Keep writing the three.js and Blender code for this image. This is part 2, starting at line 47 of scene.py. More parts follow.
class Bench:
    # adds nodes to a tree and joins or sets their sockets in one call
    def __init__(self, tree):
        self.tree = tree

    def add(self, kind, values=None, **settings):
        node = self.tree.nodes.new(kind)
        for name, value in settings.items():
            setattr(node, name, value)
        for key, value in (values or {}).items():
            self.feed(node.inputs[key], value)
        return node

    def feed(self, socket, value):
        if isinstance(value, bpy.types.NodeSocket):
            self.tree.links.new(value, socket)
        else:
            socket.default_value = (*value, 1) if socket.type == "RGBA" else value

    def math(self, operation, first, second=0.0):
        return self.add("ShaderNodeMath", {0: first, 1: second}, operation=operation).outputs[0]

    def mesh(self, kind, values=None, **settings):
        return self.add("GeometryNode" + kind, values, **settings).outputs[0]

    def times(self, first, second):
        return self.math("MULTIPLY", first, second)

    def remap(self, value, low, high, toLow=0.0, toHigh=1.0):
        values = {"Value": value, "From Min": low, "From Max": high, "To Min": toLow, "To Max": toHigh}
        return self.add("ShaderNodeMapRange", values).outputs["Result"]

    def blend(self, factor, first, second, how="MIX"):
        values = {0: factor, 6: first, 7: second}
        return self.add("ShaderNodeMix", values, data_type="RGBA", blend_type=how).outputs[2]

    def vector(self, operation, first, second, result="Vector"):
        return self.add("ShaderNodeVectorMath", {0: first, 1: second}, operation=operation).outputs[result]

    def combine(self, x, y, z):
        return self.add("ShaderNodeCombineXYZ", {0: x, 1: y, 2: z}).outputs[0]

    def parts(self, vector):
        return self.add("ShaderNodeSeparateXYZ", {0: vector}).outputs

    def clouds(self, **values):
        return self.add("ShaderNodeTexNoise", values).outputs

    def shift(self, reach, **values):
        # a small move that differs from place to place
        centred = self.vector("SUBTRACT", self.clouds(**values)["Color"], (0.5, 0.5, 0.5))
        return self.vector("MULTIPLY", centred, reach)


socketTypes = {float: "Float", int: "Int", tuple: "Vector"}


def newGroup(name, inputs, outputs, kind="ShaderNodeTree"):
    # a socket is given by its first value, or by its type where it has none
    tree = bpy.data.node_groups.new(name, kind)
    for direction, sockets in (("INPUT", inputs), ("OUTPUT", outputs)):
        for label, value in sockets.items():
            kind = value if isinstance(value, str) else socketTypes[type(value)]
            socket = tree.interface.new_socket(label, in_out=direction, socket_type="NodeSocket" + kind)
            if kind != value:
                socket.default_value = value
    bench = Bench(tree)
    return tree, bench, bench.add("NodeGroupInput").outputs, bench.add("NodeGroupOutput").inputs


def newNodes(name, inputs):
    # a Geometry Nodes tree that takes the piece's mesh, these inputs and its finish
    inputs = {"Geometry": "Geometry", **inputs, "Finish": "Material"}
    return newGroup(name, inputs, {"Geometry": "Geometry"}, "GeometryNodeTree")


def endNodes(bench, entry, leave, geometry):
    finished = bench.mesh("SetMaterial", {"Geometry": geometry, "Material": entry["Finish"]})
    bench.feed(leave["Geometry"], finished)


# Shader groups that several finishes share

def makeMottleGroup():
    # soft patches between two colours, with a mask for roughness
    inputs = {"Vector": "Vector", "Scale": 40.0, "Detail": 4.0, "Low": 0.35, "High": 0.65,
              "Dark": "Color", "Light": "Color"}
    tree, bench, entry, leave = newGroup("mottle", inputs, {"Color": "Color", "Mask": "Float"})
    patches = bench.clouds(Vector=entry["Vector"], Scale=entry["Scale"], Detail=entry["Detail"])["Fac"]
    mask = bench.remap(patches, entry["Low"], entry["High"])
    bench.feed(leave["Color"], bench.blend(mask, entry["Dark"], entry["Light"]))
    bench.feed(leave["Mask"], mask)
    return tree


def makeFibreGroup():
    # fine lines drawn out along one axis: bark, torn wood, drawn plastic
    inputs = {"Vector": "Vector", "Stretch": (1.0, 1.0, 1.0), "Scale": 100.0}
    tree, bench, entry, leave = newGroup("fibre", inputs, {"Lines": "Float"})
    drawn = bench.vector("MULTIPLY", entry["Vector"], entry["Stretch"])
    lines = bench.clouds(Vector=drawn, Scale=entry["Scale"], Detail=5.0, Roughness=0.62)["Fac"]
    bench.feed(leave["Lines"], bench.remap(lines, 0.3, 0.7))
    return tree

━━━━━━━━

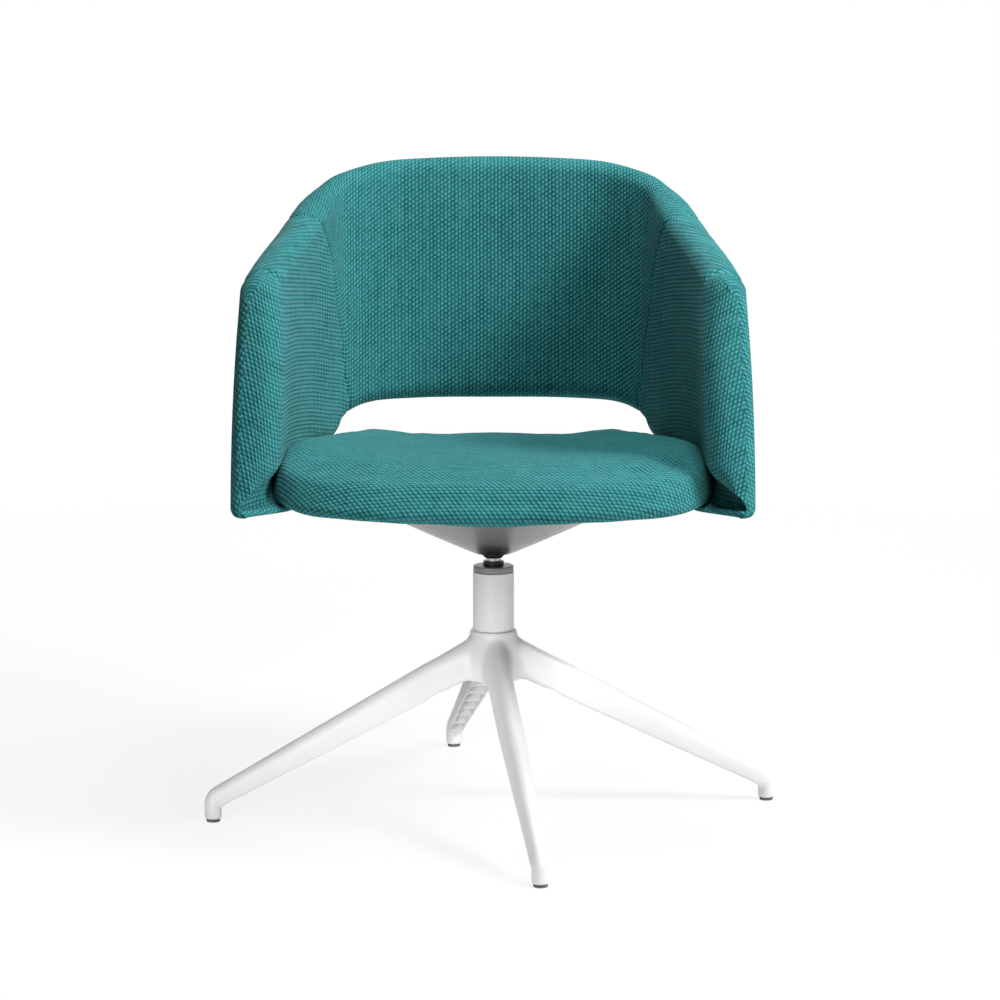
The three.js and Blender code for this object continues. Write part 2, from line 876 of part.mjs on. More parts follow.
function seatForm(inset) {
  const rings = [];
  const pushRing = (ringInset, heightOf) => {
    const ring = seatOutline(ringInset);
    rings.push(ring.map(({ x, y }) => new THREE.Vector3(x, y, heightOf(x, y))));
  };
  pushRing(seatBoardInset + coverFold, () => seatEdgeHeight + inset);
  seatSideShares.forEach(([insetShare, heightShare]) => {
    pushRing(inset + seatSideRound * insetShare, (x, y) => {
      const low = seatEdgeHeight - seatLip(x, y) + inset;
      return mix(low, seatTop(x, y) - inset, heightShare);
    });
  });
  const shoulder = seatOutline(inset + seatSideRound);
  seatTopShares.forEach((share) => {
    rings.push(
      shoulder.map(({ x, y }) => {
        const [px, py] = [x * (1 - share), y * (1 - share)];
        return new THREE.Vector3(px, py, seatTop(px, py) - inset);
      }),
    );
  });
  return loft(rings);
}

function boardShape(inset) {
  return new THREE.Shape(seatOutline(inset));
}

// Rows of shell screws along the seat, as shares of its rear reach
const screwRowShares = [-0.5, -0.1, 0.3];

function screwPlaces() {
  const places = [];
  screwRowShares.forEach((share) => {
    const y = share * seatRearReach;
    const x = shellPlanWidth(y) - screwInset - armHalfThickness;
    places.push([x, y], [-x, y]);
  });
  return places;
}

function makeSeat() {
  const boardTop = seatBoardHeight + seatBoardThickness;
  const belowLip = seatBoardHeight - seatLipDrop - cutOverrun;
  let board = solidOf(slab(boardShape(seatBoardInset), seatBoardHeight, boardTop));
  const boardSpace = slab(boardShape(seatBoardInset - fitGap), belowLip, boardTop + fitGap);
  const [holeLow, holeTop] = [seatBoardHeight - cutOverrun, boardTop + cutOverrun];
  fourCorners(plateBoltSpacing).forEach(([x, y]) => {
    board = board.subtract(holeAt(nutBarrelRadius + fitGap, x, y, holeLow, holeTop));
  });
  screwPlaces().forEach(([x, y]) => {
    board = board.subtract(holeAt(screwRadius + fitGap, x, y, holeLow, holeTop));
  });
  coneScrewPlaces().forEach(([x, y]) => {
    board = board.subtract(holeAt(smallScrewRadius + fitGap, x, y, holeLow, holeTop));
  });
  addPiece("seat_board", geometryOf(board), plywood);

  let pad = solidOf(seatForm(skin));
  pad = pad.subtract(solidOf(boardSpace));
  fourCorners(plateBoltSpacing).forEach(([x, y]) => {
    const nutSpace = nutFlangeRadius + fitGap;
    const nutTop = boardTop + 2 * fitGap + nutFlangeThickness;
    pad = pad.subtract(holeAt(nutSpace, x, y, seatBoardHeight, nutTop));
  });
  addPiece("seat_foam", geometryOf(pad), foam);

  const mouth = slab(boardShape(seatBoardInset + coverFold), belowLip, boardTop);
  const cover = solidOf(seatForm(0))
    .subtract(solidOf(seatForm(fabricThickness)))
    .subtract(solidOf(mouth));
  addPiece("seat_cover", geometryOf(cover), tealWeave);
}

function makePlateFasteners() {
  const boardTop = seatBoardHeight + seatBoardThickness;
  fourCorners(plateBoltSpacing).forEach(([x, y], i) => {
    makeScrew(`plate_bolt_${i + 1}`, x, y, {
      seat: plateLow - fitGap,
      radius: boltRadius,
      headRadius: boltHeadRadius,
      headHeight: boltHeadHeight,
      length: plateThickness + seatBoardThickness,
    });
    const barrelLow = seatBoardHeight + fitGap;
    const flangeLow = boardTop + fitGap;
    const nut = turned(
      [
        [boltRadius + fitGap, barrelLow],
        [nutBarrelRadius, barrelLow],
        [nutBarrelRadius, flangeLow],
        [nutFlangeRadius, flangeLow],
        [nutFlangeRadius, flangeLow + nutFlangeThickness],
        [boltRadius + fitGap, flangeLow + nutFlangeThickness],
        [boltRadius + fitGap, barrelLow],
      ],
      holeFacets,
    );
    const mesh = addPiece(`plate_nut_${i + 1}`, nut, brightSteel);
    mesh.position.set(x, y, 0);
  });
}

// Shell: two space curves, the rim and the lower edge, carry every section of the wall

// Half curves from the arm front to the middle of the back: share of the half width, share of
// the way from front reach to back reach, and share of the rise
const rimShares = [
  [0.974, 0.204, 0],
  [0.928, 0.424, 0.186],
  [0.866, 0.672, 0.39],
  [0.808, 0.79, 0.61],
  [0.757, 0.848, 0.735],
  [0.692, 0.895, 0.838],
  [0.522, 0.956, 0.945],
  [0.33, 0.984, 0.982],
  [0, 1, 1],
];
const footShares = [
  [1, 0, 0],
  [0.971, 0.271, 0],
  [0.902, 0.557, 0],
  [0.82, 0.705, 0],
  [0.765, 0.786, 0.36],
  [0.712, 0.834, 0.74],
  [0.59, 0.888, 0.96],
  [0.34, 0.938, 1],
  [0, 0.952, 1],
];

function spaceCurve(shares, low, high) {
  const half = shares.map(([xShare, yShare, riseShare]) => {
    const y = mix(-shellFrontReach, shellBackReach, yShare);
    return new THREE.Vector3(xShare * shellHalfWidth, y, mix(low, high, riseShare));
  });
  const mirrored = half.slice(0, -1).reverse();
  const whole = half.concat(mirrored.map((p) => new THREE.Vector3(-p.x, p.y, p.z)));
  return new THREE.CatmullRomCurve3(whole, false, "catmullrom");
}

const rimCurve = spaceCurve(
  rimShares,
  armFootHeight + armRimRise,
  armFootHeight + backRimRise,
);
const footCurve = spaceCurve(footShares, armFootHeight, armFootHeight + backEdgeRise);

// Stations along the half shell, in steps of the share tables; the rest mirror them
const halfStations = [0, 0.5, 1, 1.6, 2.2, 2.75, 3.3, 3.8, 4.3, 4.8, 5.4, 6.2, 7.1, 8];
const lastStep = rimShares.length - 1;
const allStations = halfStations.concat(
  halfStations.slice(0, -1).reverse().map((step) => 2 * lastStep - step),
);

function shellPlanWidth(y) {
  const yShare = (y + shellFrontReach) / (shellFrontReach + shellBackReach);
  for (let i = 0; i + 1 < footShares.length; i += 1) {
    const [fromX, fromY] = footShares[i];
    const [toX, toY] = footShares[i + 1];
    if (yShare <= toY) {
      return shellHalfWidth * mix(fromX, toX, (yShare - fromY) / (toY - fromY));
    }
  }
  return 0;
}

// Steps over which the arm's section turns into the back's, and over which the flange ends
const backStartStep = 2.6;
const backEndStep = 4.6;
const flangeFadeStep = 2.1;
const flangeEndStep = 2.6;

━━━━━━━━

**EXERCISE**
Begin with the line containing "Keep writing the", end with the line containing "self.tree = tree", and repeat every line in that stretch exactly.

**REPLY TO THE EXERCISE**
Keep writing the three.js and Blender code for this image. This is part 2, starting at line 47 of scene.py. More parts follow.
class Bench:
    # adds nodes to a tree and joins or sets their sockets in one call
    def __init__(self, tree):
        self.tree = tree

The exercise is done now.